I like to begin my criticism of President Mahama and his administration by first asking him two alternative questions, which are:-

(1) Who said you’ve borrowed to drink or make merry, Mr President?

or

(2) Could it be your conscience that is pricking you?

President Mahama is not the first President of Ghana to borrow money for what Ghanaian politicians refer to as “infrastructural developments”. Dr Kwame Nkrumah was the first Ghanaian President to borrow money from foreign sources for “infrastructural developments”. Nevertheless, all Ghanaians, including even those who were jubilant when he (the first Ghanaian President) was overthrown in 1966, will agree with me that Dr Kwame Nkrumah borrowed money [and saddled Ghana with “national debt”] for “good purposes”. Most of the “infrastructural development” projects for which purposes Dr Kwame Nkrumah borrowed money from foreign “Shylocks” are still making effective contribution towards Ghana’s development, nearly forty years after his overthrow. Let President Mahama himself make a comparative assessment and evaluation of the way Dr Kwame Nkrumah used the relatively smaller monies he borrowed for “infrastructural developments” during his period of leadership with the way President Mahama and ‘latter-day Presidents’ of Ghana use the huge monies they borrow from IMF, World Bank, UK, USA and, lately and most importantly, from ‘pseudo-socialist’ cum ‘neo-capitalist’ and ‘neo-colonialist’ wolf-in-sheep’s-skin China.

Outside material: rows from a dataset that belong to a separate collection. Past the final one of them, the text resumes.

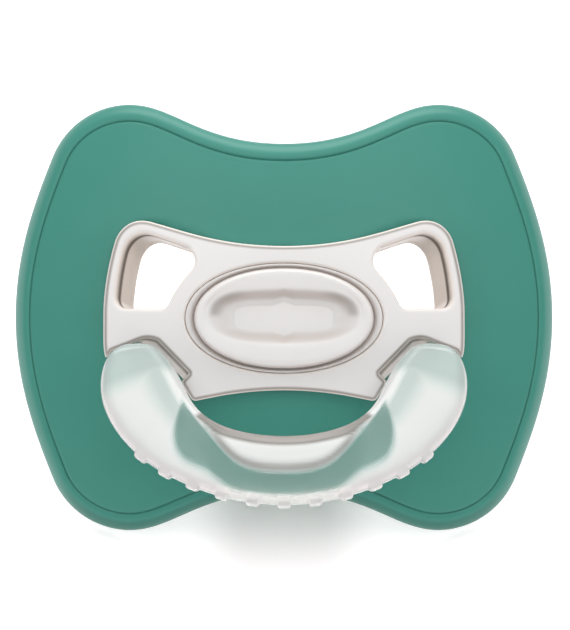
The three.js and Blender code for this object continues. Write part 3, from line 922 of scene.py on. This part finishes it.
def make_world():
    """A white studio ceiling over darker, warmer walls."""
    world = bpy.data.worlds.new("studio")
    world.use_nodes = True
    tree = world.node_tree
    place = add_node(tree, "ShaderNodeTexCoord")
    split = add_node(tree, "ShaderNodeSeparateXYZ")
    height = add_ramp(tree, split.outputs["Z"], (0.02, 0.5), smooth=True)
    mix = add_node(tree, "ShaderNodeMix", data_type="RGBA")
    mix.inputs[6].default_value = (0.3, 0.27, 0.25, 1)
    mix.inputs[7].default_value = (1, 1, 1, 1)
    tree.links.new(place.outputs["Generated"], split.inputs["Vector"])
    tree.links.new(height, mix.inputs[0])
    background = tree.nodes["Background"]
    tree.links.new(mix.outputs[2], background.inputs["Color"])
    background.inputs["Strength"].default_value = WORLD_STRENGTH
    bpy.context.scene.world = world


def make_camera():
    """A long lens that looks down at the shield's middle from in front."""
    data = bpy.data.cameras.new("camera")
    data.lens = CAMERA_LENS
    data.sensor_width = 36
    data.clip_start, data.clip_end = 0.01, 10
    camera = bpy.data.objects.new("camera", data)
    elevation = math.radians(CAMERA_ELEVATION)
    back = Vector((0, -math.cos(elevation), math.sin(elevation)))
    target = SHIELD_TO_ROW @ (Vector(CAMERA_TARGET) * MM)
    camera.location = target + back * CAMERA_DISTANCE
    camera.rotation_euler = (-back).to_track_quat("-Z", "Y").to_euler()
    bpy.context.scene.collection.objects.link(camera)
    bpy.context.scene.camera = camera


make_camera()

shield = make_shield()
front_plate = make_front_plate()
center_cap = make_center_cap()
teat = make_teat()
handle = make_handle()

paint(shield, green_plastic())
# The last colour of each frosted material is its painted shade on edge-on walls.
milky = 0.2, (0.7, 0.69, 0.68), (0.72, 0.71, 0.7), 0.3
paint(front_plate, frosted_plastic("frosted_plate", *milky, (0.93, 0.83, 0.76)))
paint(center_cap, frosted_plastic("frosted_cap", *milky, (0.63, 0.56, 0.52)))
paint(handle, frosted_handle())
paint(teat, silicone())

for piece, node, body, slot in (
    (shield, "shield", "shield_body", "shield_green"),
    (front_plate, "front_plate", "shield_body", "frosted_plastic"),
    (center_cap, "center_cap", "shield_body", "frosted_plastic"),
    (teat, "teat", "shield_body", "silicone"),
    (handle, "handle", "handle_body", "frosted_plastic"),
):
    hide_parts(node)
    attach(piece, body)

make_floor()
make_world()
make_light("overhead", (0, -0.1, 0.6), (0, 0, 0), (1, 1), 3)
make_light("top_back", (0, 0.45, 0.4), (0, 0, 0.01), (0.6, 0.3), 2.5)
make_light("front_left", (-0.5, -0.35, 0.55), (0, 0, 0.01), (0.3, 0.4), 0.5)
make_light("front_right", (0.5, -0.35, 0.55), (0, 0, 0.01), (0.3, 0.4), 0.5)
bpy.context.scene.view_settings.view_transform = "Standard"
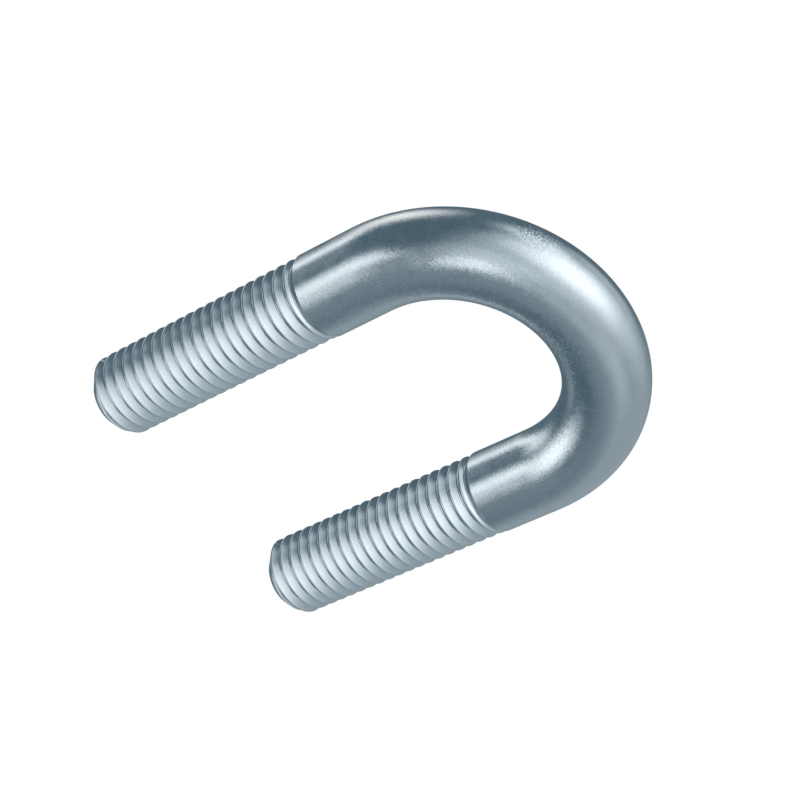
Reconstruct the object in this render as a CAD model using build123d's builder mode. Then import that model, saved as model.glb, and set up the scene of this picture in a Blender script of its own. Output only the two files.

Our ‘latter-day’ Presidents [who include President Mahama] misuse the huge monies they borrow on “wasteful projects” and non-capital recurrent public expenditures such as yearly filling of potholes and untarred roads with gravels, sand and raw laterite that get washed off later when it rains. Dr Kwame Nkrumah’s “Tema Motorway”, which has survived fifty years of existence without any “planned infrastructural maintenance” ever since its construction, is an example of an infrastructural project that merits borrowing money to undertake. Our ‘latter-day’ Presidents, including President Mahama, on the other hand, waste money every year, for example, to repair several untarred roads and streets here and there all over the country, only to be washed off again as soon as the rains set in. If our ‘latter-day’ Presidents used Ghana’s resources more sensibly than they have been doing, they would first spend the resources they have been wasting on repairing untarred roads and streets to tar such public facilities properly, before they put in place the kind of planned maintenance that would enable such tarred roads and streets to stay in reasonably good condition from year to year.

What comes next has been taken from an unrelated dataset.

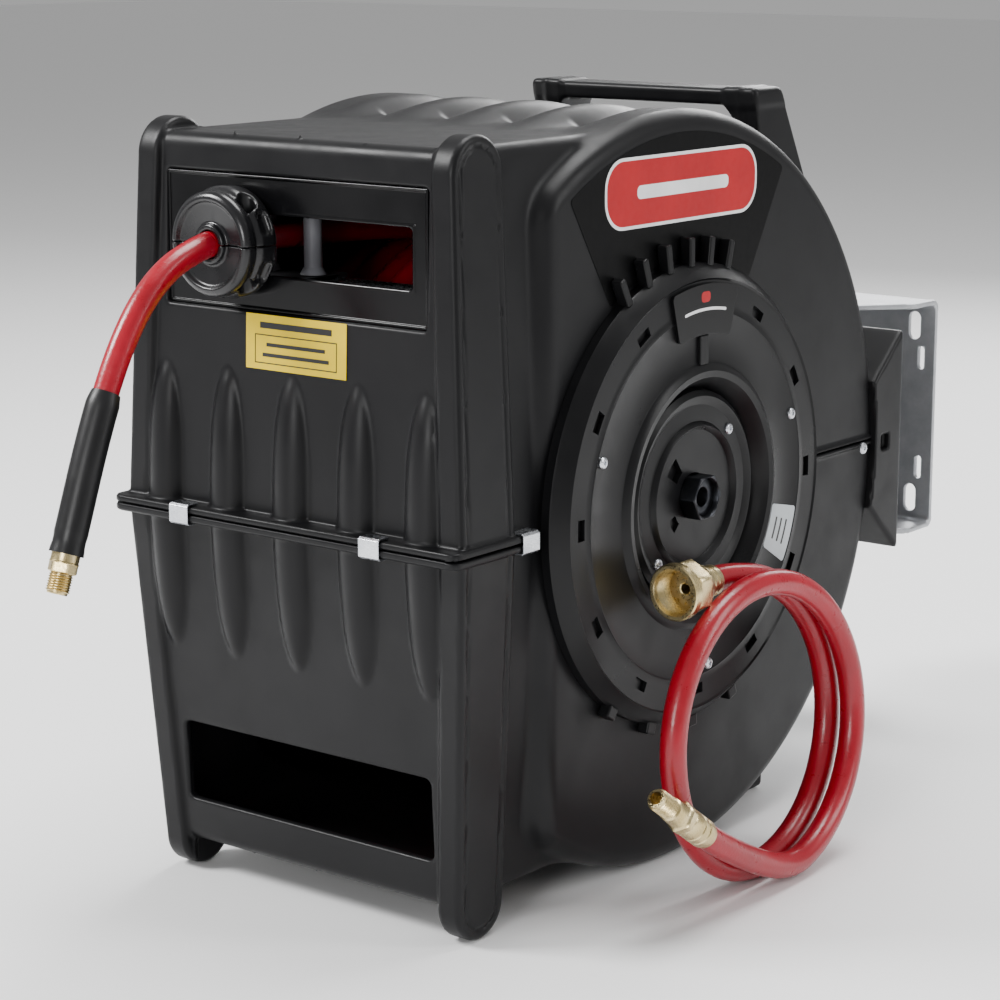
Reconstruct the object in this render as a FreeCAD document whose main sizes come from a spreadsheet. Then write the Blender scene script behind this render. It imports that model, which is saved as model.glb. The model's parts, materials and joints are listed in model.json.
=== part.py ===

Certainly, nobody is saying that President Mahama is borrowing money “to drink or make merry”. What Ghanaians privately and publicly constantly say is that recent Ghanaian governments [that include that of President Mahama] borrow excessively; and yet, because the monies they borrow are not used wisely, they (the borrowed monies) fail to positively impact on the nation’s economy and real development.

In my opinion, the only logical reason why ‘latter-day’ Presidents [who include President Mahama] would say “it is necessary for the state to keep borrowing” is that it is through borrowing that governing parties in Ghana [including the NDC] get the money they use to finance the types of capital expenditures, such as road constructions, maintenance and repairs, that generate “the kick-backs”, “the ten-percents” and “ the ‘yenkye-ndi’ judgement debts” that have, by-and-large, constituted the main source of funding for governing parties in Ghana since the inception of the Fourth Republic in 1992.

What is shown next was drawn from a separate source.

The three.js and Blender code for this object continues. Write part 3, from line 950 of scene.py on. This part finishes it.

MR PRESIDENT, STOP BORROWING AND SADDLING GHANA WITH MOUNTING SOVEREIGN DEBT, if your government cannot use borrowed money for the kind of infrastructural developments (expenditures) that are economically self-recoupable and which in the long run, therefore, tend to impact positively on the lives of the millions of tax-paying Ghanaians whose collective ‘sweat’ creates the ‘financial pool’ out of which Ghana Government manages and services its ever-mounting national debt.